Give the count of lines in the data that include the string "each", with no added remarks.

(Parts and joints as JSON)
= = = = = = =

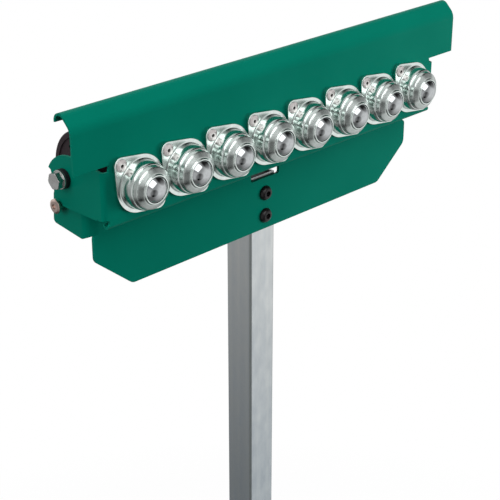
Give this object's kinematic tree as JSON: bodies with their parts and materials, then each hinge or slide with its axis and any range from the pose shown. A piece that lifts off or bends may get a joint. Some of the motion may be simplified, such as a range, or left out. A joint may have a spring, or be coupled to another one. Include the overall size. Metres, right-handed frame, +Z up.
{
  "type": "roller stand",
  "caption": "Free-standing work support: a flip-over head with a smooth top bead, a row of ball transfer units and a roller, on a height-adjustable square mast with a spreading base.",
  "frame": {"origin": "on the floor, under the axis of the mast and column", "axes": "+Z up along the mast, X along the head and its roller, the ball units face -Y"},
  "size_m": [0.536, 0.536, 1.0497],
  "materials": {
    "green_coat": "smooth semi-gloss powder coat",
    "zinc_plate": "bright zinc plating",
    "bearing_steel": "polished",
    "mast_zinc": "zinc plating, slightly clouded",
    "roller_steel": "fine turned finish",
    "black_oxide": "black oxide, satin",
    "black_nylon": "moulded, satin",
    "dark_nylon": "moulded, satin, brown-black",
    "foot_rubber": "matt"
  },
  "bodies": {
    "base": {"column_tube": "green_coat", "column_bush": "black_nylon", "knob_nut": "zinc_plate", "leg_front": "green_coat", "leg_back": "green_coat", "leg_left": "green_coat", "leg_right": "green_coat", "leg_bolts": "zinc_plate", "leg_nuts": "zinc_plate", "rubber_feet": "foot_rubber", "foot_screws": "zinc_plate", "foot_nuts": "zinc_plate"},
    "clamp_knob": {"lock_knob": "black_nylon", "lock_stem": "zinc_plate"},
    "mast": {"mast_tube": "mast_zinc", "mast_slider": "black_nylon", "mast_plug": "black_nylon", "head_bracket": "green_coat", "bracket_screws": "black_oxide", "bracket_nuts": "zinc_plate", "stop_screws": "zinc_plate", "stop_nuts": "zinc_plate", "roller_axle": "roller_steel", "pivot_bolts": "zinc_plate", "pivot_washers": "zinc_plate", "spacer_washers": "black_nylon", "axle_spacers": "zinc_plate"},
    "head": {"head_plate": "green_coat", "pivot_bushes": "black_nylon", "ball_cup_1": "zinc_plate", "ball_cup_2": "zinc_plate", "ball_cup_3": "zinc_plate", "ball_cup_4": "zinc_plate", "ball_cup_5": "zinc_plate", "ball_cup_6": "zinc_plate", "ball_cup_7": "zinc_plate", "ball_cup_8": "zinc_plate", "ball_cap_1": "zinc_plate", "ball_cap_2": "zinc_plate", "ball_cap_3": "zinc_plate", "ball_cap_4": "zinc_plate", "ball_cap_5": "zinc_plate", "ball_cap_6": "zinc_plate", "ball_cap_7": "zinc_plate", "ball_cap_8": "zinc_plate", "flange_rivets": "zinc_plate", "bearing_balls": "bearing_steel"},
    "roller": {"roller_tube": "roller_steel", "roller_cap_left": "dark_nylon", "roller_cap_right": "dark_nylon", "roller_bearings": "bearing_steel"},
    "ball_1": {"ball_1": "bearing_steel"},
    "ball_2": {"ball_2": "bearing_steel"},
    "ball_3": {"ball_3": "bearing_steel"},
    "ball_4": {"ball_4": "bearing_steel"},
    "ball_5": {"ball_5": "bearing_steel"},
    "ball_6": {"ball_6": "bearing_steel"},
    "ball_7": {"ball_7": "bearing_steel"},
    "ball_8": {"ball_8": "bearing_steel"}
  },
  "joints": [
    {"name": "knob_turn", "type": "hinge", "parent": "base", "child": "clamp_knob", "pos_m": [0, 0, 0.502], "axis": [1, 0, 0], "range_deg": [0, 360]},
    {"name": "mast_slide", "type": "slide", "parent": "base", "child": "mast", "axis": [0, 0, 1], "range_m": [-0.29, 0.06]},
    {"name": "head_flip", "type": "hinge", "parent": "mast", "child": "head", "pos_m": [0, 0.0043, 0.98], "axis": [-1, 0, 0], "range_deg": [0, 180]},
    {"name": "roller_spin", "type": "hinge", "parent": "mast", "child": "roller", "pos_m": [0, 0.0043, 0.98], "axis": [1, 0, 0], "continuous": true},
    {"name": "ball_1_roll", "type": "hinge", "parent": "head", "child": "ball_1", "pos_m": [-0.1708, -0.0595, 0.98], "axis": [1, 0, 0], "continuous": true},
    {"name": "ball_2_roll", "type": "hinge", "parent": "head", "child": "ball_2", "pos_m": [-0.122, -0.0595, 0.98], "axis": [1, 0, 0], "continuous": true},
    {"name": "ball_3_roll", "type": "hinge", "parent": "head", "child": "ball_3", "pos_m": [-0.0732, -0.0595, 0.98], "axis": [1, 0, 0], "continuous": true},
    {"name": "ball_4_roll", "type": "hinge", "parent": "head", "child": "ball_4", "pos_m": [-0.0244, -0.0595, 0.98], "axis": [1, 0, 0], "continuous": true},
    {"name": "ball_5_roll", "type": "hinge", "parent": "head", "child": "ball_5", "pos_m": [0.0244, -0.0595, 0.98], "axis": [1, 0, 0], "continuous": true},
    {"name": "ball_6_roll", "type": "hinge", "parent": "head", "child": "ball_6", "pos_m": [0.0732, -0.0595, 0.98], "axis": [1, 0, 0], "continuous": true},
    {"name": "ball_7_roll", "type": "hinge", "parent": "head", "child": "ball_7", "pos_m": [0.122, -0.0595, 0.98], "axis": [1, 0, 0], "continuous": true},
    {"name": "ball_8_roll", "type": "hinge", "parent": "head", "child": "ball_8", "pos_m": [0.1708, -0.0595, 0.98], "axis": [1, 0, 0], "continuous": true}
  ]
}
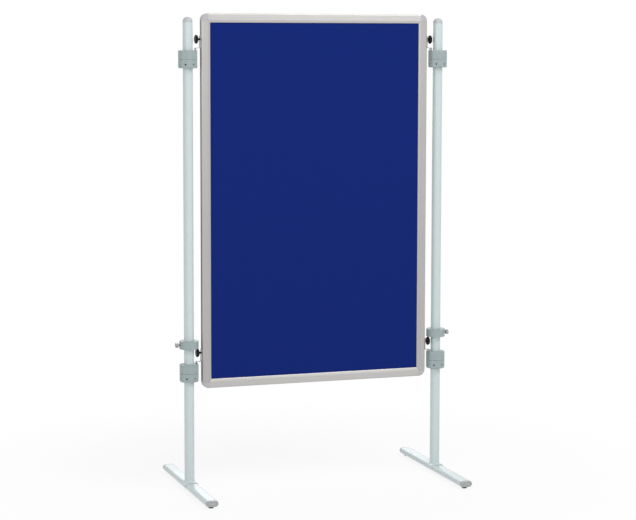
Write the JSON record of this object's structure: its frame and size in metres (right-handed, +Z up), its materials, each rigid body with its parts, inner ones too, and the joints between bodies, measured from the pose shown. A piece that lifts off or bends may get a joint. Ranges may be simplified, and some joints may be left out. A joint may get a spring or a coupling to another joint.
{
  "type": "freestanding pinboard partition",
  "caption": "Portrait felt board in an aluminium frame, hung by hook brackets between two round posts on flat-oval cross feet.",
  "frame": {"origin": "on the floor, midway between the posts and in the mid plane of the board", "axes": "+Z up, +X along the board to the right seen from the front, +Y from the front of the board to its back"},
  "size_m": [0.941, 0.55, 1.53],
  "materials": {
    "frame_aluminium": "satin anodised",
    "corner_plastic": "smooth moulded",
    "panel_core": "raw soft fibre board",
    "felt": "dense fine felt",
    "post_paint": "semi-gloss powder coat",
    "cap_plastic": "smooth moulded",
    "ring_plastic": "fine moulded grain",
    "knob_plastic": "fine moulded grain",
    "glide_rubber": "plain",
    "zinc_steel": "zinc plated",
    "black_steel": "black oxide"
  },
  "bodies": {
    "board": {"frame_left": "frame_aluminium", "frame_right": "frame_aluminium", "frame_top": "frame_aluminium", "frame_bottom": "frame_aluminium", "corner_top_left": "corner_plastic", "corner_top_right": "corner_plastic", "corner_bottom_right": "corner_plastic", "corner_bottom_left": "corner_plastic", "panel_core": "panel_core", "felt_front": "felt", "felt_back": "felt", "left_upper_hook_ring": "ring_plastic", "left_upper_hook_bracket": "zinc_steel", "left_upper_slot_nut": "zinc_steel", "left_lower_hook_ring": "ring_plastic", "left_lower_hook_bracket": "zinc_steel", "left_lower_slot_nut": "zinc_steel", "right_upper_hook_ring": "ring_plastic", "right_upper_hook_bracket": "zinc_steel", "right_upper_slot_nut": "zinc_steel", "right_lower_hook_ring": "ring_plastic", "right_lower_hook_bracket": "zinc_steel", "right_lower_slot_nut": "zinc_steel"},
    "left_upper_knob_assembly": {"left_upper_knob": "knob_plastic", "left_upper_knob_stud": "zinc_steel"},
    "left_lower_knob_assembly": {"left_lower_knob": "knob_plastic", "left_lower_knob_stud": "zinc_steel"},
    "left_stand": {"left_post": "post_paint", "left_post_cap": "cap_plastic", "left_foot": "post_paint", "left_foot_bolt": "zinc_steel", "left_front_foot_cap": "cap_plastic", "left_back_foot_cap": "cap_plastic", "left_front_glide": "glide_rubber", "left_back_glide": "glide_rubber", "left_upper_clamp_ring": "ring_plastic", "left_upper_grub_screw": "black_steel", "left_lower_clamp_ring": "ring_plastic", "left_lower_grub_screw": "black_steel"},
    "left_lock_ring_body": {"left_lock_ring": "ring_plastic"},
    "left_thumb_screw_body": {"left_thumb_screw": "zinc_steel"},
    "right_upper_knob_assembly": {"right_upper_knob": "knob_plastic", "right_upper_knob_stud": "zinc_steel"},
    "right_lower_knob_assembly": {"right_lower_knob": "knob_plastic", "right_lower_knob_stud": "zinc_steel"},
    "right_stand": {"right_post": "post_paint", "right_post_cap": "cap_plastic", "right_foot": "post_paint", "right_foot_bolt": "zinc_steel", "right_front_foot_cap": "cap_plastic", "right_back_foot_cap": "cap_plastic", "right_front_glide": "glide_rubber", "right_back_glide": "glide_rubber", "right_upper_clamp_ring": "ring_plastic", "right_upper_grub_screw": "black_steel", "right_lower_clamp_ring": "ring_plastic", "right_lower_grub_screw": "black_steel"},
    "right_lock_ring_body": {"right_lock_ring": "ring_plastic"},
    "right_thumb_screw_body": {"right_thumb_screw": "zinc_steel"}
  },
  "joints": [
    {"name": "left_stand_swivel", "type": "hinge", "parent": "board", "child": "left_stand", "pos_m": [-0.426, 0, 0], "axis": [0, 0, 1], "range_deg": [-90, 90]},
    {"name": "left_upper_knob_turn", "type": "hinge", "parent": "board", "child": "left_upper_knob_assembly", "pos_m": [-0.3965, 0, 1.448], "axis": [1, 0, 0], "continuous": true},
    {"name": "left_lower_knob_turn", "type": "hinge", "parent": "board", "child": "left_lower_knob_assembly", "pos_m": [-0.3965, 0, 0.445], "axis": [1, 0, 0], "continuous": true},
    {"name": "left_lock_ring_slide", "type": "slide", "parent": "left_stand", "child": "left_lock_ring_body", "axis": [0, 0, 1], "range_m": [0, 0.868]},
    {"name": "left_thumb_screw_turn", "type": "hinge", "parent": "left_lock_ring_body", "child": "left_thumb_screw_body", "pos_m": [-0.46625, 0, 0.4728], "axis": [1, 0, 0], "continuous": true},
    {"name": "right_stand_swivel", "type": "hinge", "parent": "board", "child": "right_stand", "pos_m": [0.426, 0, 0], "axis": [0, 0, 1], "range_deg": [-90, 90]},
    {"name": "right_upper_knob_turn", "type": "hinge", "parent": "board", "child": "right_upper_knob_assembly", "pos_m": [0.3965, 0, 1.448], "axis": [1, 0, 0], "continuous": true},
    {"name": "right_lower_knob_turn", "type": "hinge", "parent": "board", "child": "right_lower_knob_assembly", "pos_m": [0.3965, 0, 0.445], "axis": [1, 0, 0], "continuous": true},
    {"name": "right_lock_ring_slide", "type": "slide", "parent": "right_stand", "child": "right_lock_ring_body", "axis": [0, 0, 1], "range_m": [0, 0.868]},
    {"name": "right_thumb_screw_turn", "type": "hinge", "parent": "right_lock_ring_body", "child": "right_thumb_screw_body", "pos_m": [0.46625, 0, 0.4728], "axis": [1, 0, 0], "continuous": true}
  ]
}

= = = = = = =

FULL SOLUTION: 2